I don't know anything about adapters for Canon, but I know that most people say that you get what you pay for. On Pentax cameras I was using proper M42 to K-mount adapters made by Pentax. These cost 3x or 5x the price of a cheap knock-off. The difference is that the flange is precisely milled. This matters if you want to maintain infinity focus. And also have a nice tight fit without any play. On a budget you might prefer to try the budget adapter. I certainly understand that motivation!

I don't understand the questions about AF couplings since these old lenses are in no way electronic. It's manual focus and manual aperture all the way! No need for an adapter with any electronics AFAIK.

I am sure the internet is buzzing with other opinions. Photographers like nothing better than to discuss such details to death!

robin said...

I don't know the details of the different Taks (there were six f/3.5 and three more f/2.5 models) but Pentax Forums will have articles in their review database.

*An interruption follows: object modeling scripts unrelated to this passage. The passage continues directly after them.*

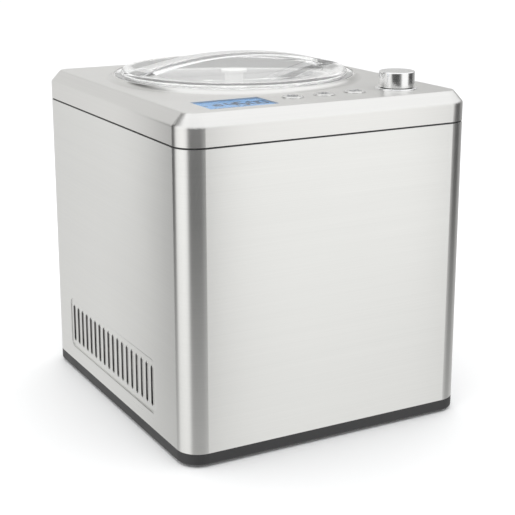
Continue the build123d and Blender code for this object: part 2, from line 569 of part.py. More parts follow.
# ---- drive motor under the gearbox ----------------------------------------------------------
MOTOR_R = 33.0
MOTOR_Z = (58.0, GEAR_FLOOR)
MOTOR_SHAFT_R = 4.0
with BuildPart() as motor_can:
    disc((0, MOTOR_Y), MOTOR_Z[0], MOTOR_Z[1], MOTOR_R)
    fillet(motor_can.faces().sort_by(Axis.Z)[0].edges(), 4.0)
    disc((0, MOTOR_Y), MOTOR_Z[0] + 3, MOTOR_Z[1] - 3, MOTOR_R - 2, mode=Mode.SUBTRACT)
    for low in (MOTOR_Z[0] + 2, MOTOR_Z[1] - 8):
        disc((0, MOTOR_Y), low, low + 6, 10)
    disc((0, MOTOR_Y), MOTOR_Z[0] + 2, MOTOR_Z[1], MOTOR_SHAFT_R + 0.06, mode=Mode.SUBTRACT)
    for turn in range(8):
        angle = radians(turn * 45)
        cut = Plane(origin=(MOTOR_R * cos(angle), MOTOR_Y + MOTOR_R * sin(angle), 100),
                    x_dir=(0, 0, 1), z_dir=(cos(angle), sin(angle), 0))
        with BuildSketch(cut):
            SlotOverall(14, 5)
        extrude(amount=-3, mode=Mode.SUBTRACT)
save(motor_can, "motor_can")

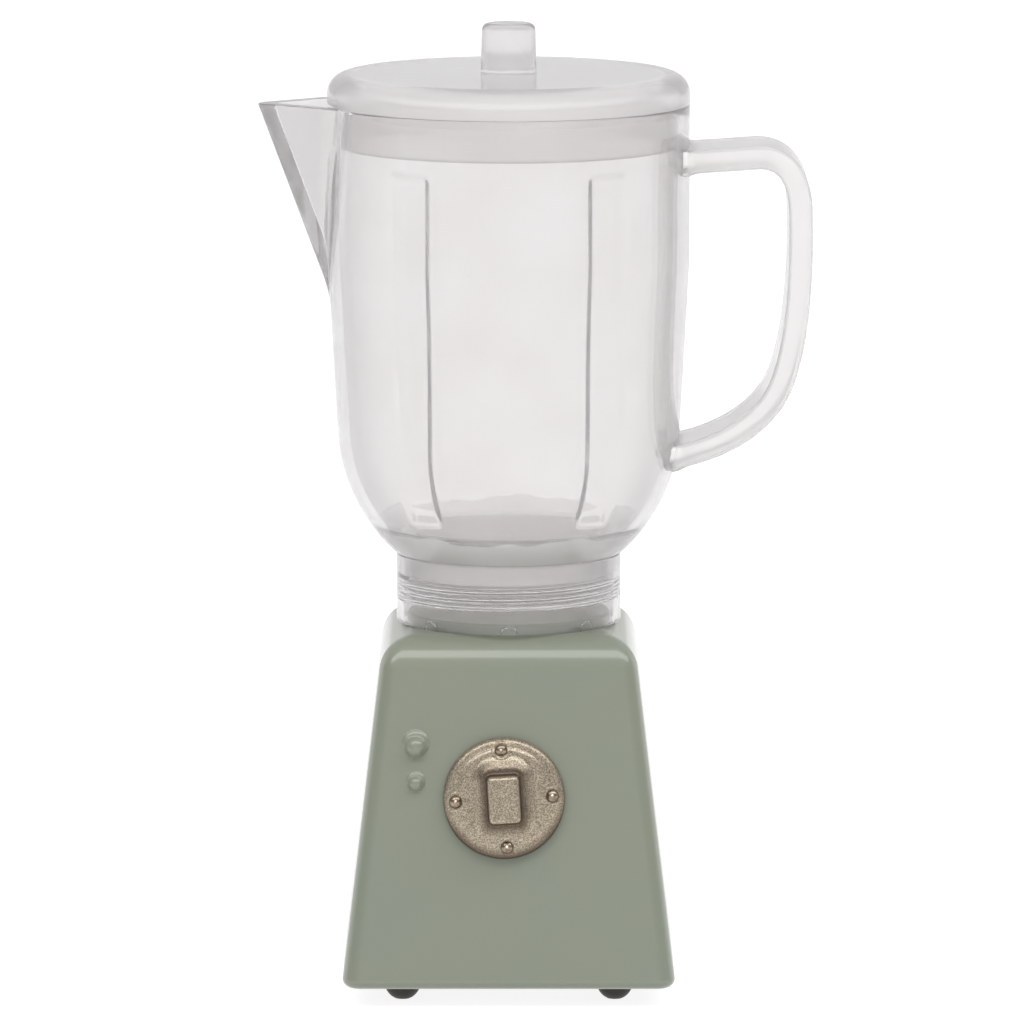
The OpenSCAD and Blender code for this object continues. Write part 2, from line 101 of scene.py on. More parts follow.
# Outline through corners given as (x, y, radius, longest step after it). Each corner is cut by an arc of its
# radius, tangent to both of its lines, and each straight run is divided, closely next to its ends so that
# the arc's shading stays in the arc.
def roundedOutline(corners, closed=False, arcDegrees=8.0, longest=0.8):
    marks = [np.array(c[:2], float) for c in corners]
    count = len(marks)
    parts = []
    for i, here in enumerate(marks):
        radius = corners[i][2] if len(corners[i]) > 2 else 0.0
        if radius <= 0 or (not closed and i in (0, count - 1)):
            parts.append(here[None])
            continue
        back = marks[i - 1] - here
        onward = marks[(i + 1) % count] - here
        back /= np.linalg.norm(back)
        onward /= np.linalg.norm(onward)
        half = math.acos(float(np.clip(back @ onward, -1, 1))) / 2
        turn = math.pi - 2 * half
        middle = (back + onward) / np.linalg.norm(back + onward)
        centre = here + middle * radius / math.sin(half)
        first = here + back * radius / math.tan(half) - centre
        last = here + onward * radius / math.tan(half) - centre
        steps = max(2, math.ceil(math.degrees(turn) / arcDegrees))
        share = np.linspace(0, 1, steps + 1)[:, None]
        arc = np.sin((1 - share) * turn) * first + np.sin(share * turn) * last
        parts.append(centre + arc / math.sin(turn))
    outline = []
    for i in range(count if closed else count - 1):
        start, end = parts[i][-1], parts[(i + 1) % count][0]
        length = float(np.linalg.norm(end - start))
        outline.append(parts[i])
        if length < 1e-6:
            continue
        limit = corners[i][3] if len(corners[i]) > 3 else longest
        edge = min(0.05 / length, 0.2)
        shares = np.linspace(0, 1, max(1, math.ceil(length / limit)) + 1)
        shares = np.unique(np.concatenate([shares, [edge, 1 - edge]]))[1:-1]
        outline.append(start + (end - start) * shares[:, None])
    if not closed:
        outline.append(parts[-1])
    outline = np.concatenate(outline)
    step = np.linalg.norm(np.diff(outline, axis=0), axis=1)
    return outline[np.concatenate([[True], step > 1e-6])]


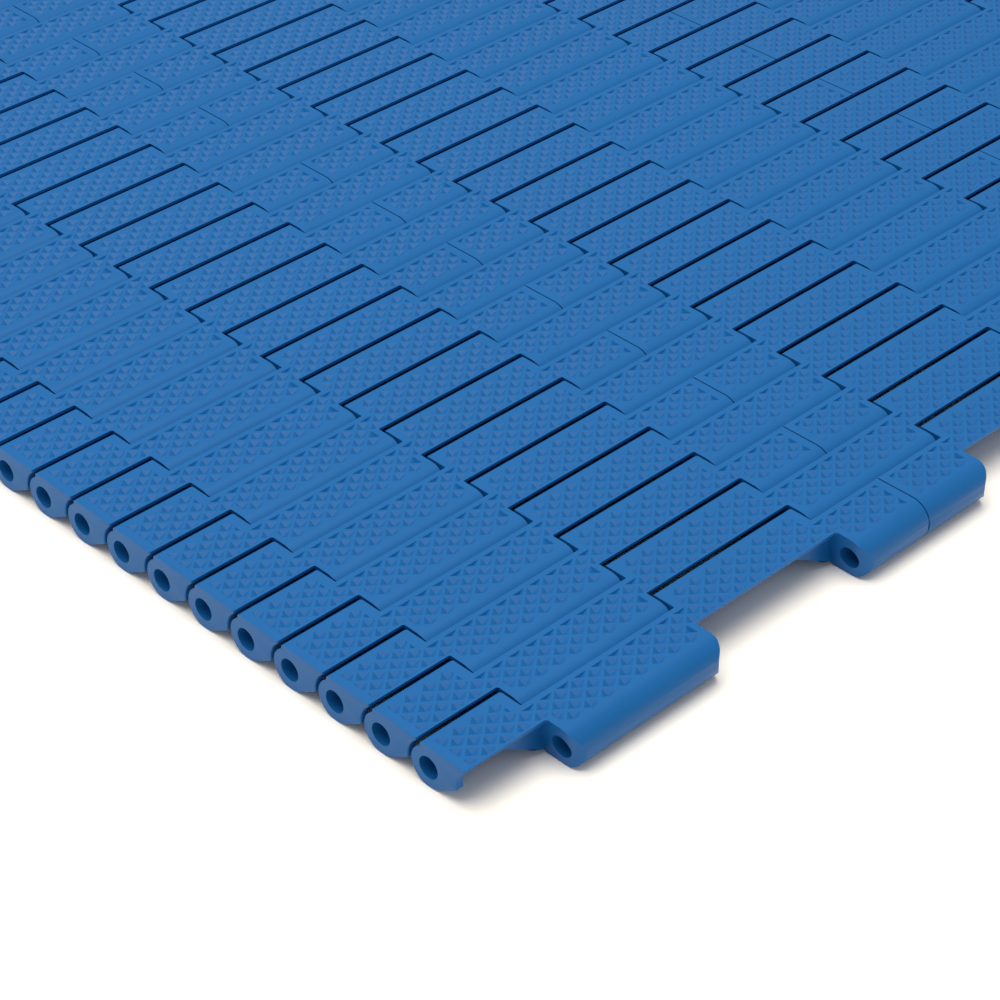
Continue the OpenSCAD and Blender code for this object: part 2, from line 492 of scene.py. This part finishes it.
def lean_left_ends(piece, hinge_y):
    """Draft of the front knuckles' left ends: the lower, the further to the right.

    It fades out to the right of each end, and towards the back along its ramp.
    """
    for vertex in piece.data.vertices:
        place = vertex.co - Vector((0, hinge_y, DECK_Z))
        for end in left_ends():
            offset = place.x - end
            if not -LEFT_END_SLACK < offset < DRAFT_FADE:
                continue
            across = min(1, (DRAFT_FADE - offset) / (DRAFT_FADE - DRAFT_FULL))
            along = max(0, min(1, (RAMP_BACK - place.y) / RAMP_FADE))
            vertex.co.x -= place.z * END_DRAFT * across * along


def finish_module(piece, hinge_y):
    """Roundings, draft, dimples and finish of one module of a row."""
    x0, x1 = span_x(piece)
    top = DECK_Z - AXIS_Z

    def plan_corner(a, b):
        """Upright hollow corners at the steps of the deck's front and back edges."""
        upright = near(a.x, b.x) and near(a.y, b.y)
        return upright and max(a.z, b.z) > top - SAME_PLACE

    def left_end_corner(a, b):
        """The plan corners where the deck meets a front knuckle's left end."""
        at_end = any(near(a.x, end, LEFT_END_SLACK) for end in left_ends())
        return plan_corner(a, b) and at_end and a.y < PITCH / 2

    def toe_edge(a, b):
        """Front of the cheek at the belt's own edges, from the deck down to the toe."""
        middle = (a + b) / 2
        at_edge = near(a.x, b.x) and near(abs(a.x), HALF_W)
        at_front = TOE_FRONT < middle.y < TOE_BACK
        return at_edge and at_front and TOE_BOTTOM < middle.z < top - SAME_PLACE

    def end_outline(a, b):
        """Outline of every knuckle's ends, and of the cheeks at the module's own ends."""
        if not near(a.x, b.x):
            return False
        middle = (a + b) / 2
        front_radius = math.hypot(middle.y, middle.z)
        back_radius = math.hypot(middle.y - PITCH, middle.z)
        on_nose = middle.y < NOSE_BACK and front_radius > BORE_RIM
        on_tail = middle.y > PITCH - TAIL_LENGTH and back_radius > BORE_RIM
        return on_nose or on_tail or middle.z > top - SAME_PLACE

    def deck_edge(a, b):
        """Front and back edges of the deck."""
        return near(a.z, top) and near(b.z, top) and not near(a.x, b.x)

    round_edges(piece, hinge_y, left_end_corner, LEFT_END_FILLET, segments=4, hollow=True)
    round_edges(piece, hinge_y, plan_corner, PLAN_FILLET, segments=3, hollow=True)
    round_edges(piece, hinge_y, toe_edge, TOE_ROUNDING, segments=3)
    round_edges(piece, hinge_y, end_outline, END_ROUNDING, segments=3)
    round_edges(piece, hinge_y, deck_edge, DECK_ROUNDING, segments=2)
    lean_left_ends(piece, hinge_y)
    cutter = dimple_cutter(x0, x1, hinge_y)
    boolean(piece, cutter, "DIFFERENCE")
    remove(cutter)
    make_active(piece)
    bpy.ops.object.mode_set(mode="EDIT")
    bpy.ops.mesh.select_all(action="SELECT")
    bpy.ops.mesh.remove_doubles(threshold=SAME_POINT)
    bpy.ops.mesh.dissolve_degenerate(threshold=SAME_POINT)
    bpy.ops.object.mode_set(mode="OBJECT")
    bpy.ops.object.shade_smooth_by_angle(angle=SMOOTH)
    dress(piece, LINK_BLUE)


# The first two rows are finished once, and every row is a copy of one of them.
masters = {}
seams = {}
for row in ROWS[:2]:
    masters[row] = loose_modules(row)
    seams[row] = (span_x(masters[row][0])[1] + span_x(masters[row][1])[0]) / 2
    for piece in masters[row]:
        finish_module(piece, row_hinge_y(row))


def pattern_of(row):
    """The first or the second row, whichever has its seam where this row has it."""
    places = [v.co.x for v in frame["nodes"][row].data.vertices]

    def corners_at_seam(kind):
        return sum(near(x, seams[kind], SEAM_SLACK) for x in places)

    return max(seams, key=corners_at_seam)


for row in ROWS:
    kind = pattern_of(row)
    shift = row_hinge_y(row) - row_hinge_y(kind)
    for side, master in zip(("left", "right"), masters[kind]):
        piece = master.copy()
        piece.data = master.data.copy()
        piece.data.transform(Matrix.Translation((0, shift, 0)))
        piece.name = f"link_{row}_{side}"
        piece.data.name = piece.name
        bpy.context.scene.collection.objects.link(piece)
        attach(piece, row)
        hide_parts(row)
for kind in masters:
    remove(*masters[kind])

for pin in PINS:
    dress(frame["nodes"][pin], PIN_BLUE)
for row in ROWS:
    dress(frame["nodes"][row], LINK_BLUE)


# ---------------------------------------------------------------- the studio
def build_floor():
    """A pale floor, which the camera and glossy surfaces see as white where lit. What they
    see is also tinted warm: painted colour that cancels the blue of the light bounced off
    the belt into the floor's shadow.
    """
    deselect_all()
    bpy.ops.mesh.primitive_plane_add(size=FLOOR_SIZE, location=(0, 0, FLOOR_Z))
    floor = bpy.context.object
    floor.name = "floor"
    material = bpy.data.materials.new("floor_white")
    material.use_nodes = True
    nodes, links = material.node_tree.nodes, material.node_tree.links
    nodes.clear()
    output = nodes.new("ShaderNodeOutputMaterial")
    paint = nodes.new("ShaderNodeBsdfDiffuse")
    paint.inputs["Color"].default_value = FLOOR_PAINT
    bright = nodes.new("ShaderNodeBsdfDiffuse")
    bright.inputs["Color"].default_value = FLOOR_SEEN
    path = nodes.new("ShaderNodeLightPath")
    direct = nodes.new("ShaderNodeMath")
    direct.operation = "MAXIMUM"
    links.new(path.outputs["Is Camera Ray"], direct.inputs[0])
    links.new(path.outputs["Is Glossy Ray"], direct.inputs[1])
    seen = nodes.new("ShaderNodeMixShader")
    links.new(direct.outputs[0], seen.inputs[0])
    links.new(paint.outputs[0], seen.inputs[1])
    links.new(bright.outputs[0], seen.inputs[2])
    links.new(seen.outputs[0], output.inputs["Surface"])
    dress(floor, material)


def build_world():
    """Soft light from all round, with a plain white backdrop."""
    world = bpy.data.worlds.new("studio")
    bpy.context.scene.world = world
    world.use_nodes = True
    nodes, links = world.node_tree.nodes, world.node_tree.links
    nodes.clear()
    output = nodes.new("ShaderNodeOutputWorld")
    soft = nodes.new("ShaderNodeBackground")
    soft.inputs["Color"].default_value = WHITE
    soft.inputs["Strength"].default_value = SOFT_LIGHT
    white = nodes.new("ShaderNodeBackground")
    white.inputs["Color"].default_value = WHITE
    white.inputs["Strength"].default_value = WHITE_BACKDROP
    path = nodes.new("ShaderNodeLightPath")
    direct = nodes.new("ShaderNodeMath")
    direct.operation = "MAXIMUM"
    links.new(path.outputs["Is Camera Ray"], direct.inputs[0])
    links.new(path.outputs["Is Transmission Ray"], direct.inputs[1])
    seen = nodes.new("ShaderNodeMixShader")
    links.new(direct.outputs[0], seen.inputs[0])
    links.new(soft.outputs[0], seen.inputs[1])
    links.new(white.outputs[0], seen.inputs[2])
    links.new(seen.outputs[0], output.inputs["Surface"])


def add_softbox(name, place, size, power):
    """A square lamp that looks at the middle of the belt."""
    lamp = bpy.data.lights.new(name, "AREA")
    lamp.shape = "SQUARE"
    lamp.size = size
    lamp.energy = power
    holder = bpy.data.objects.new(name, lamp)
    holder.location = place
    holder.rotation_euler = (-Vector(place)).to_track_quat("-Z", "Y").to_euler()
    bpy.context.scene.collection.objects.link(holder)


def add_camera():
    camera = bpy.data.cameras.new("camera")
    camera.sensor_width = CAMERA_SENSOR
    camera.lens = CAMERA_LENS
    camera.clip_start = CAMERA_NEAR
    holder = bpy.data.objects.new("camera", camera)
    holder.location = CAMERA_PLACE
    holder.rotation_euler = [math.radians(angle) for angle in CAMERA_TURN]
    bpy.context.scene.collection.objects.link(holder)
    bpy.context.scene.camera = holder


build_floor()
build_world()
add_softbox("key", KEY_PLACE, KEY_SIZE, KEY_POWER)
add_camera()
bpy.context.scene.view_settings.view_transform = "Standard"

I would say it is preferable to buy the lens that is in the best condition, regardless of variant. Of course you simply don't know what history a given sample has. There is no doubt more variation between samples than between the models.

robin said...

P.S. Coating matter a lot to avoid glare and flare, even when using a hood. In controlled situations (e.g. studio) that matters less, of course.

lil-bee said...

I don't think there are any official adapters so I have to make do with cheap ones! You can get adapters that have a built in chip which tricks the body into believing you have an electric lens and so makes the camera beep when you get a focus (no idea how it works) ..

Anyway, I ended up going with the CZJ ... though I am tempted to treat myself (again) and get the Taks too :$ but anyway, my first manual lens :D excited to see how I do. Thanks for answering all my questions :)

robin said...

I am sure you'll have fun. For me, manual lenses beat the new auto-everything stuff. I simply take better pictures when I am moving slower.